I am doing a lot of teaching and talking–my cup runneth over! My company’s goal is “refining the art of human rationality.” Some people have asked whether that causes any tension for my faith, but I don’t think so–truth, beauty, and goodness are one!

How was it to enter the Church when the year before you were an atheist?
I chose St. Augustine as my Confirmation saint: “We are restless until we rest in Thee.” I liked having a Confirmation saint who, like me, was also tempted by Gnosticism–but he did not succumb! This is what I like about apophatic theology and the via negativa: the way of growth in awareness of Christ can happen through looking at what is chafing me. Whatever is discomfiting can point me to the next step I need to make toward God.

What surprised you the most on this new road?
I didn’t expect Confession to be the most moving sacrament for me. I thought of it as a kind of awful ’fessing up to what you’ve done, feeling ashamed. But the terrible thing has already happened–confessing it doesn’t ratify it or make it more real. The wound already exists, and Confession is the moment you become willing to accept healing and begin to change. Even the scar that remains is a mark of where God’s healing power touched you. I was surprised to be so jazzed about Confession!

Has there been a change in the way you face daily life?
I definitely have more trust that it is not only my own strength at work. I love the scene of Peter walking on the water toward Christ and, when he doubts, starting to sink.

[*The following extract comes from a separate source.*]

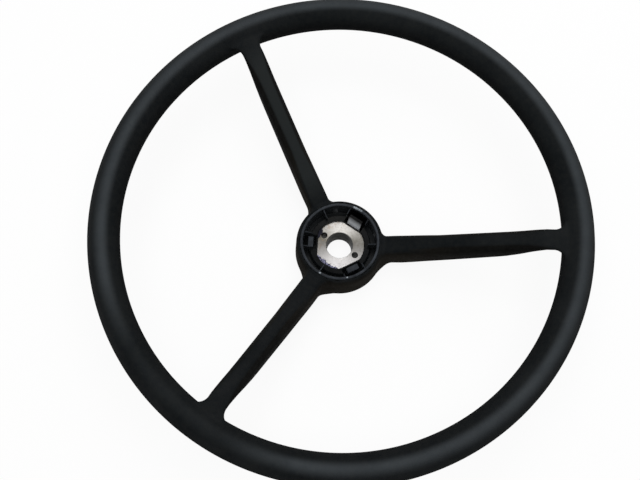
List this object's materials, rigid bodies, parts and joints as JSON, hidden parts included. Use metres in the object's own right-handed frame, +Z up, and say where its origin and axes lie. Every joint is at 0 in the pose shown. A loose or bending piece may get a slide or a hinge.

I can picture him flopping and flailing in the water toward Christ. He doesn’t really know what to do, but he knows Whom he’s trying to reach.  I am not really good at being a Christian, but I am flailing toward Christ. That is what the Year of the Faith is for me: thrashing... I know, all my metaphors are violent! But when you are loved, the situation cannot remain static. The shape that love takes is transfiguration.